The Skaff Effect probably works like this:

d20 Super Heroes helps drive the sales of the market leader -- Mutants and Masterminds -- because it draws some additional people into the supers genre, but, because WotC won't produce any support material for it, those customers start looking elsewhere and end up at M&M.

In turn, M&M keeps people who otherwise might have defected from tabletop RPGing (due to ennui with plain old D&D) from doing so -- and later many of them go back to or split time with regular D&D -- thus driving D&D's sales.
 

Random side note: As a rules junkie, I have no problem with M&M's point buy, nor would I imagine that people coming from more complex systems, or systems designed from the ground up as point-buy, would have any problem with that.

However, trying to convince somebody whose most recent superhero gaming experience was "City of Heroes" that M&M is worth the hassle of building a character can be frustrating at times (although I'm speaking for 1E, not 2E). Somebody playing a "Level 10 Blaster" in City of Heroes might really enjoy a d20-Modernization of Superhero conventions, whether it be in the form of d20 Supers or Blood & Vigilance.

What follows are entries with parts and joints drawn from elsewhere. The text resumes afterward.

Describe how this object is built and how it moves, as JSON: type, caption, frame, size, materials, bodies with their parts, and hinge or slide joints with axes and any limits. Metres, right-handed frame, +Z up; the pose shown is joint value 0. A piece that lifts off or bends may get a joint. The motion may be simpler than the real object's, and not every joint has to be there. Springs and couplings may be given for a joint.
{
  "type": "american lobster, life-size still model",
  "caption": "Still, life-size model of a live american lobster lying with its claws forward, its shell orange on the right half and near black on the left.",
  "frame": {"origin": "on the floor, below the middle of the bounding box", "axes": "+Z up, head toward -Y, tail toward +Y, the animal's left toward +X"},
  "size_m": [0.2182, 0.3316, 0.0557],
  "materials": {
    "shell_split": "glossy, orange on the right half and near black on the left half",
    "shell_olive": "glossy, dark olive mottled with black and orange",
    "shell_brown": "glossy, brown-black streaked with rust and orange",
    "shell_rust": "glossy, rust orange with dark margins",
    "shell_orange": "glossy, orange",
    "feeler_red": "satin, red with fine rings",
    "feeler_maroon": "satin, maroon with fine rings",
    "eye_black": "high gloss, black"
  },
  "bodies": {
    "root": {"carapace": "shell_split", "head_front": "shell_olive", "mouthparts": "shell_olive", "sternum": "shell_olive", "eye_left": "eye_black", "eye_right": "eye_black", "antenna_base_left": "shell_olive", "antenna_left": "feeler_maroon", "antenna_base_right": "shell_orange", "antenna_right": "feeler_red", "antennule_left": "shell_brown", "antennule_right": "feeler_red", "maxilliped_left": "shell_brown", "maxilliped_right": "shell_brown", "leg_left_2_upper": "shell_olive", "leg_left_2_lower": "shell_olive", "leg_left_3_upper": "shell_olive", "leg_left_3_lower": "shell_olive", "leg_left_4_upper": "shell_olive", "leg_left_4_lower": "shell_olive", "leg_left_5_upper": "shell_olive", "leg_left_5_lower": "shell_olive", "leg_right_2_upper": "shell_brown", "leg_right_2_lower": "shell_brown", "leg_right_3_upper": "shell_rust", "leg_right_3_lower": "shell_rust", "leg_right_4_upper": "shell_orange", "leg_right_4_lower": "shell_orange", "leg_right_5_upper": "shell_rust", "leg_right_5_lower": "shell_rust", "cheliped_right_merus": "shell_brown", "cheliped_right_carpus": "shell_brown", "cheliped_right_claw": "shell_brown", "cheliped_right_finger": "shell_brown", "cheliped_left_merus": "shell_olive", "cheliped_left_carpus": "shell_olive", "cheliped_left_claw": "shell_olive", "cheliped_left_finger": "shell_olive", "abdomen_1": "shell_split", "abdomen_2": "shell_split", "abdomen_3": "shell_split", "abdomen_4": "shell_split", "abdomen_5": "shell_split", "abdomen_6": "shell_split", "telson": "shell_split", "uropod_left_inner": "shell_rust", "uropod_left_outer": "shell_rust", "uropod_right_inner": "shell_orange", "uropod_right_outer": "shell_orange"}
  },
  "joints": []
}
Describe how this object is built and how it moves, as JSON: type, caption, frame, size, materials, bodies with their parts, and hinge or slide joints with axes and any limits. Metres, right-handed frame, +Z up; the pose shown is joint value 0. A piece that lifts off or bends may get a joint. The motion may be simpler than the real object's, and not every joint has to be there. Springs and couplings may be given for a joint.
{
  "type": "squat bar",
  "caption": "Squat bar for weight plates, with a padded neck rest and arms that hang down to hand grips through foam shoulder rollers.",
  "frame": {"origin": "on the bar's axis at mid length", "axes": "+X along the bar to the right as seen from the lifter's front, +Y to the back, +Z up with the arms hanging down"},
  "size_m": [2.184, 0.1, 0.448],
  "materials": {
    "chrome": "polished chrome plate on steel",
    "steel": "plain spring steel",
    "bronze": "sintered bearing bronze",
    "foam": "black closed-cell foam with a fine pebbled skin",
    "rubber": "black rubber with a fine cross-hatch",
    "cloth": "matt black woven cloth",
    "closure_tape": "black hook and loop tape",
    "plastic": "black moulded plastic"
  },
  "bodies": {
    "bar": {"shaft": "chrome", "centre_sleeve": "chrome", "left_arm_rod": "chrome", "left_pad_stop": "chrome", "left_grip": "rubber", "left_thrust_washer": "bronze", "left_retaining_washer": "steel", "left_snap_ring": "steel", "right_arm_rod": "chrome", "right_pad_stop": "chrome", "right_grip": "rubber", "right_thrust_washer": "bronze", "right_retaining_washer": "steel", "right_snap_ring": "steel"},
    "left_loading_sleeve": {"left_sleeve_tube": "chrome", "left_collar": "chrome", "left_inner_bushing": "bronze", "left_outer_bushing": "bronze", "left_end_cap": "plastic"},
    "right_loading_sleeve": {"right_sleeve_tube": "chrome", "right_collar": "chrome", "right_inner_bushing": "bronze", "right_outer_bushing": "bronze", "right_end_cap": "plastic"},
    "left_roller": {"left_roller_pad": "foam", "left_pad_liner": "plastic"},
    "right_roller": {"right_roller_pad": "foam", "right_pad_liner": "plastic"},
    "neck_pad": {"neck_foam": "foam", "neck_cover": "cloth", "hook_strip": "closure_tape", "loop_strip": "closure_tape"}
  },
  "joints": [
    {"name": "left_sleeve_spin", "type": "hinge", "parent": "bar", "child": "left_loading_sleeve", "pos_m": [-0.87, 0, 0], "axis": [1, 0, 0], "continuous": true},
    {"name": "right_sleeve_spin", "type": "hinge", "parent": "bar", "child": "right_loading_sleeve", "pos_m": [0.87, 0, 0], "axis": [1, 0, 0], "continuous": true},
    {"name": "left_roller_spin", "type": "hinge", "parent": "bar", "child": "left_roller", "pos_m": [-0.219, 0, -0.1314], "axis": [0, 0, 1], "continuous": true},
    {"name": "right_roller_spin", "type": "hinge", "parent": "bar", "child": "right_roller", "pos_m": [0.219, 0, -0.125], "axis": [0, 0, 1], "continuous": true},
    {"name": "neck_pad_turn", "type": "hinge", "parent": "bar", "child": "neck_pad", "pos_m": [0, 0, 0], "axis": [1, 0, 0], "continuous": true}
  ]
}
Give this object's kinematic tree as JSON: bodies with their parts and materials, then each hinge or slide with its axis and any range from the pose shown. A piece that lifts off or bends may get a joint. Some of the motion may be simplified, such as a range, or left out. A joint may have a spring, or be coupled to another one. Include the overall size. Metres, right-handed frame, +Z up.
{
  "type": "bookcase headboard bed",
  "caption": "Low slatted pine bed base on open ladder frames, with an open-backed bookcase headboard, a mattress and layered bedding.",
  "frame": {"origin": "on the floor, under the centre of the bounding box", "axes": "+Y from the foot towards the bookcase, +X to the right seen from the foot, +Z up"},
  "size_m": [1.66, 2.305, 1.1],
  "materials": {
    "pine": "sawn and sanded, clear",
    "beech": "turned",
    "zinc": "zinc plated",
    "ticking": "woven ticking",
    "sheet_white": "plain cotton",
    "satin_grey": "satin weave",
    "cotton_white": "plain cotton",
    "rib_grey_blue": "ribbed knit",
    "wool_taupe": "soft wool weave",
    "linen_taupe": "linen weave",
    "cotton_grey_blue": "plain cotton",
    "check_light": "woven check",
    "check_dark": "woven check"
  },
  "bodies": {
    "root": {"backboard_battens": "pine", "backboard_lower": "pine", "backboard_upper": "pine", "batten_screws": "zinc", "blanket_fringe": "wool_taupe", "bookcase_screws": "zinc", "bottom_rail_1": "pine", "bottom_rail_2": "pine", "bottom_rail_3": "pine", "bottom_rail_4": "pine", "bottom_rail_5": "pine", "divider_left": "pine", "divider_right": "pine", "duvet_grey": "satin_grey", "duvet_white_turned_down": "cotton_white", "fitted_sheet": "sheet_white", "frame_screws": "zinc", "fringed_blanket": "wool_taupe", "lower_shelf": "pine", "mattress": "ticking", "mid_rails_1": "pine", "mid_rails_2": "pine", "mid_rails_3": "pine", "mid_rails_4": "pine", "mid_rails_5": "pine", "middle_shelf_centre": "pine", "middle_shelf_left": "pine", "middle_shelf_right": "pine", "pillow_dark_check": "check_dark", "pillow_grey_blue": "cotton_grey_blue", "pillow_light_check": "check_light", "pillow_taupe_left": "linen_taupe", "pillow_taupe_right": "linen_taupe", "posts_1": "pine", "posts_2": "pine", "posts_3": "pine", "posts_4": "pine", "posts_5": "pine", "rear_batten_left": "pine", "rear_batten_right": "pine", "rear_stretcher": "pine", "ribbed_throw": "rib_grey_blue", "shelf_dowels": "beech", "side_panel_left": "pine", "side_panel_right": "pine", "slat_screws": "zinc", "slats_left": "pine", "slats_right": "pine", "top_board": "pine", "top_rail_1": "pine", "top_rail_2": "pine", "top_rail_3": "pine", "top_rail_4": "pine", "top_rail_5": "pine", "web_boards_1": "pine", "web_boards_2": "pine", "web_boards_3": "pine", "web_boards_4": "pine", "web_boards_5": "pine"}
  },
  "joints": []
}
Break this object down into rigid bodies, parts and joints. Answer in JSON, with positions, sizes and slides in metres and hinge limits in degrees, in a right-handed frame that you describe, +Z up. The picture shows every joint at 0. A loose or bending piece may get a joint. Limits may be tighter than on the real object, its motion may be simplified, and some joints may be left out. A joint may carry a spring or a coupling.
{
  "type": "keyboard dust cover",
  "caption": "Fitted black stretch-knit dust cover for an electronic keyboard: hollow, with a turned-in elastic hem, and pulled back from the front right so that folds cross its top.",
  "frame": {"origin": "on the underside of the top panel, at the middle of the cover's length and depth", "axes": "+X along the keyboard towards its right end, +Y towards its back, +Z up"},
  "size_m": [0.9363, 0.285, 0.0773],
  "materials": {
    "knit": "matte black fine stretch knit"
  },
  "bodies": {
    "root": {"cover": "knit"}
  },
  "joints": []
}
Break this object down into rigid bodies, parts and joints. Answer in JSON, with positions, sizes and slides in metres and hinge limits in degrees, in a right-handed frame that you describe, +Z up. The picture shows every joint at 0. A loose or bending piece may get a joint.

So this could be an attempt on WotC's part to get in on some of the computer-gaming crowd action. Depending on how they end up doing it.
 

takyris said:
However, trying to convince somebody whose most recent superhero gaming experience was "City of Heroes" that M&M is worth the hassle of building a character can be frustrating at times.

This is exactly why the game includes character archetypes. Someone who has played a blaster in CoH could simply start with the Energy Controller hero archetype and be playing inside 15 minutes.
 

I agree its unlikely d20SH will outsell M&M just from the economics standpoint of M&M being a core book and d20SH being a supplement.

d20SH's audience is a subset of d20 Modern.

That said, as someone who's loved supers for a long time, I think d20 Modern is ideally suited to handling supers (it really is one of the most flexible game systems Ive worked with).

And I am very glad to see that the 160 pages looks not to be a mistake.